The mastaba of the official and priest Fetekti. Fifth Dynasty. Abusir necropolis, Egypt, Photo by Karl Richard Lepsius

In the Bible, Egypt represents knowledge and the love of knowledge. In a good sense that means knowledge of truth from the Lord through the Bible, but in a natural sense it simply means earthly knowledge to be stored up and possessed. And even knowledge from the Bible is not always good: If we learn them with the goal of making them useful, then they are filled with angelic ideas. But they lack purpose when they are learned only for the sake of knowing things or for the reputation of being learned.
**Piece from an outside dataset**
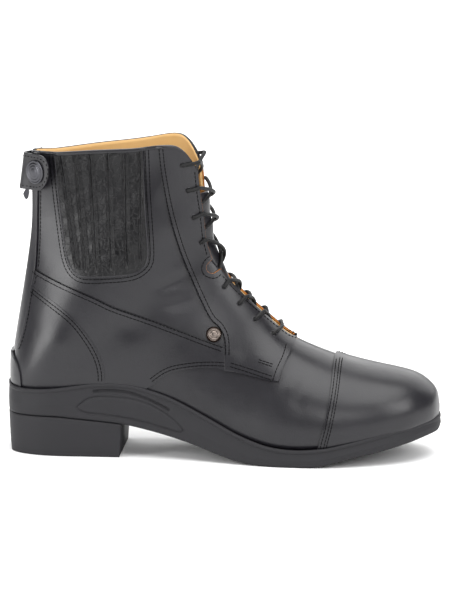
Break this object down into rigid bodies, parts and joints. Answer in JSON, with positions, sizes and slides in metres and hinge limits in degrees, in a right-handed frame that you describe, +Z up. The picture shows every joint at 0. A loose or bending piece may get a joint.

So Egypt is a place you go to learn things, but to become heavenly you have to escape the sterile "knowing" and journey to the land of Canaan, where the knowledge is filled with the internal desire for good. It's interesting that when Egypt was ruled by Joseph, it was a haven for his father and brothers. This shows that when a person's internal mind rules in the land of learning, they can learn much that is useful. But eventually a pharaoh arose that didn't know Joseph, and the Children of Israel were enslaved. The pharaoh represents the external mind; when it is in charge the excitement and self-congratulation of knowing can reduce the internal mind to a type of slavery. The mind - like the Children of Israel - ends up making bricks, or man-made falsities from external appearances.